Electronic devices, digital reading and viewing have been eating away at the use of print books for a long time now. It is a trend that has bothered some book lovers and many educators for a similarly long time. Now comes a story featuring the ultimate in cruel irony for those who love print. Washington's Carnegie Library has been converted into an Apple store.
This story is not quite as bad as it sounds.
The Carnegie Library in Washington was completed in 1903. Andrew Carnegie was the enormously wealthy, turn-of-the-century steel magnate. He spent his middle years ruthlessly acquiring a vast fortune, his later years generously giving it away. Talk about having a mixed legacy. By 1903, Carnegie had already funded numerous libraries. The one in Washington reputedly arose from a chance encounter. The story is that Carnegie met a member of the D.C. library board in a waiting room at the White House. The conversation led to Carnegie writing out a check on the spot for $250,000. I don't know what $250,000 in 1903 amounts to today, but it is probably one of those numbers that has to be expressed in light years. The 19th century ruthless businessman had become the 20th century benevolent philanthropist.

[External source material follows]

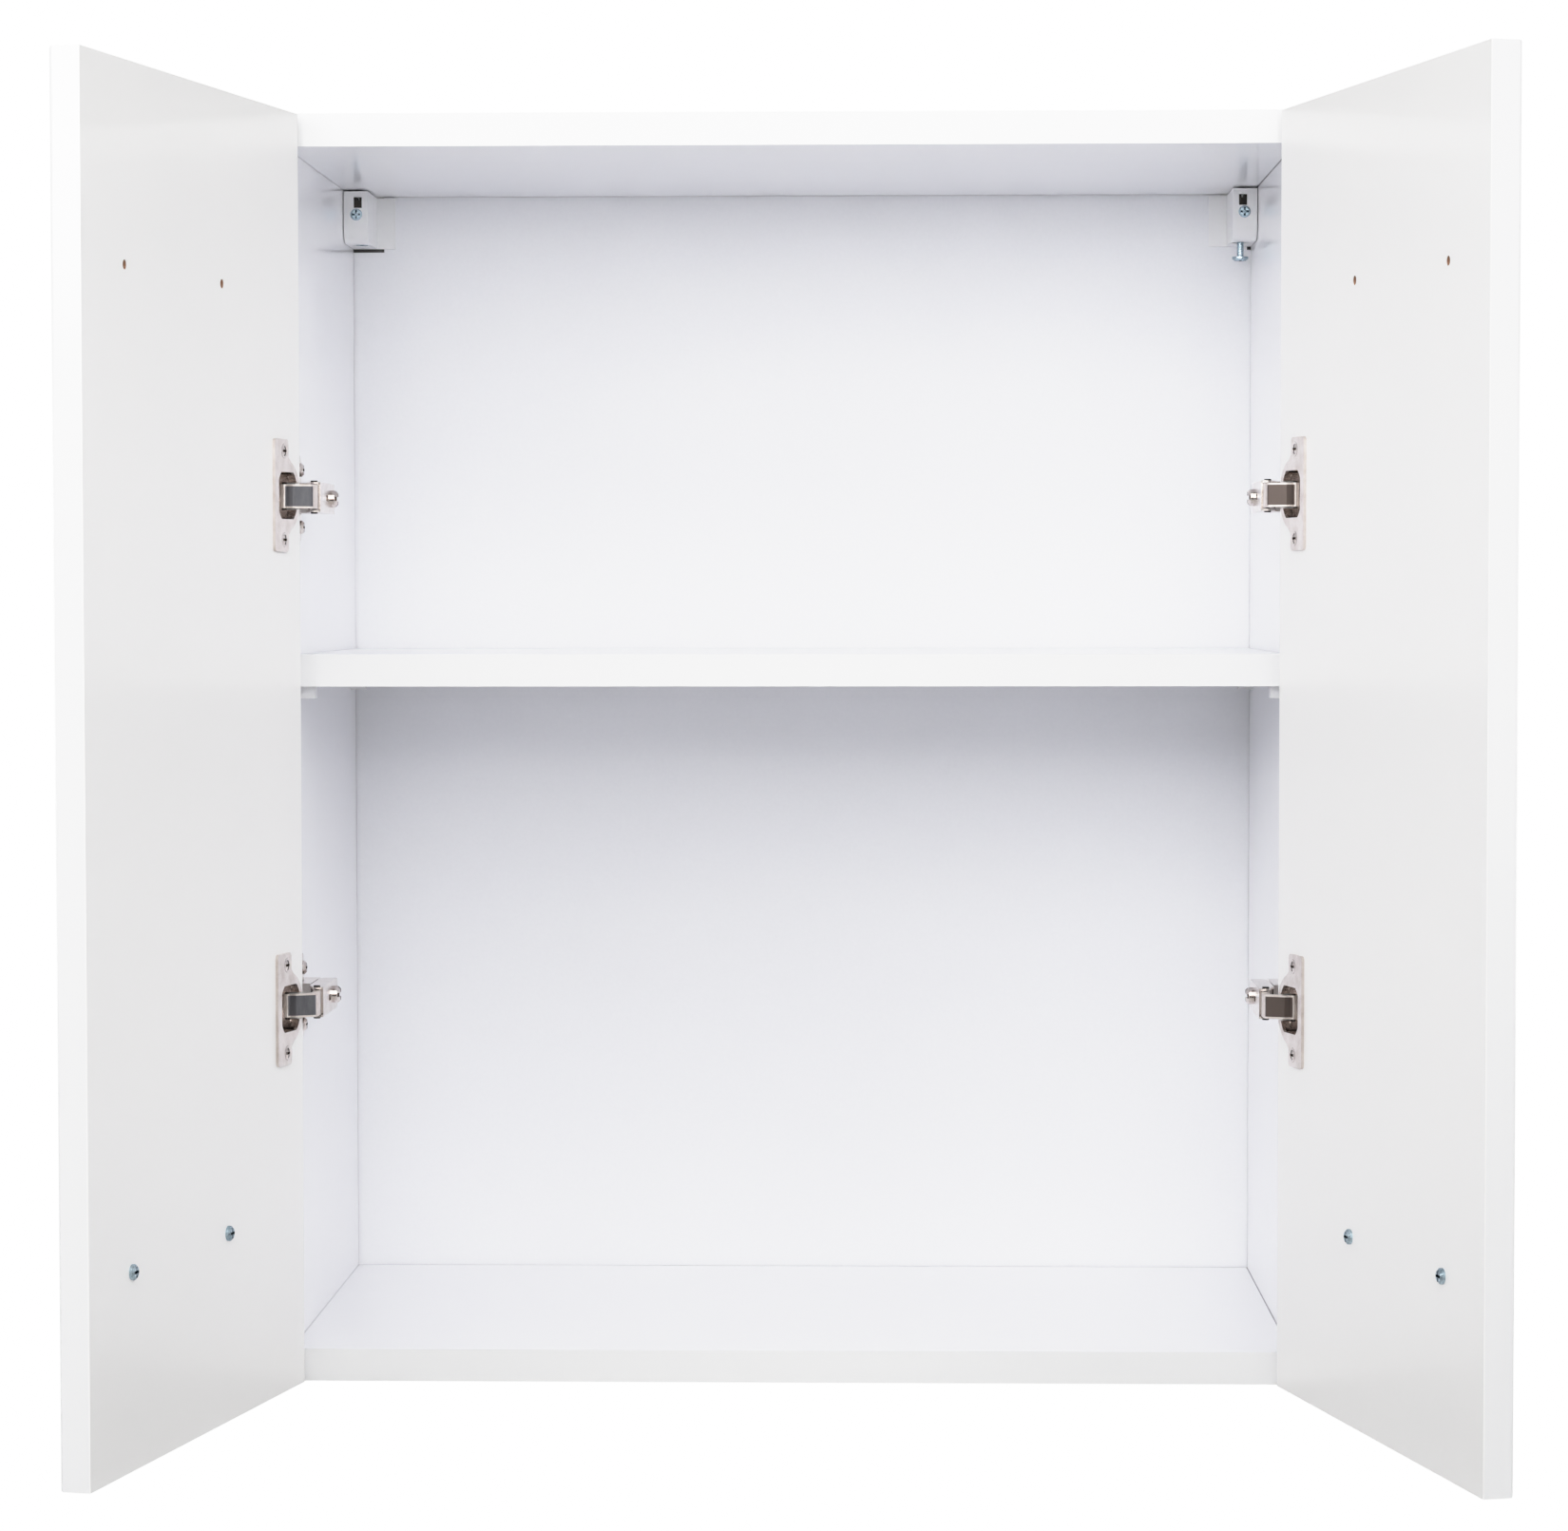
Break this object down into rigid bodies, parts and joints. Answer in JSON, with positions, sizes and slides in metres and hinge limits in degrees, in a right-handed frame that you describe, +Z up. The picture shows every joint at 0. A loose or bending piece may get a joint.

The Carnegie Library remained the major library in Washington for the next 70 years, but it is no longer. That is why this story is not so awful as it sounds. Large as it was, the Carnegie Library became overcrowded. In 1972, it was replaced by the Martin Luther King Library, which remains a library. The Carnegie has had a few different uses in the years since, but those uses have been limited. Books were stored there, and prior to Apple's moving in, it had only one tenant, the Historical Society of Washington. The current owners have been looking for suitable additional tenants for a while.
The Apple Store will be located on the Carnegie's main floor. The Historical Society remains on the second floor. Meanwhile, books stored in the old library will be moved elsewhere. On its website, Apple says, "Inspired by the rich history of Carnegie Library, we are reimagining Apple Carnegie Library as a brand-new space to learn. Where everyone is welcome to come and discover all kinds of creativity, connect with new ideas, and share their stories." That sounds sort of like what a library attempts to do, though I imagine, in addition, Apple hopes to make some money. Apple CEO Tim Cook has been quoted as saying "store" isn't really the right word to use any more because it is much more, a community, place for learning, and buying things is "is probably one of the least done things" in an Apple store. Perhaps, but brand loyalty and the use of Apple's services, rather than just buying hardware, is part of their equation today. Maybe, like Carnegie, they've turned the corner from the earning stage to the philanthropic stage. Maybe, but probably not. Carnegie did not have shareholders to contend with; Apple does.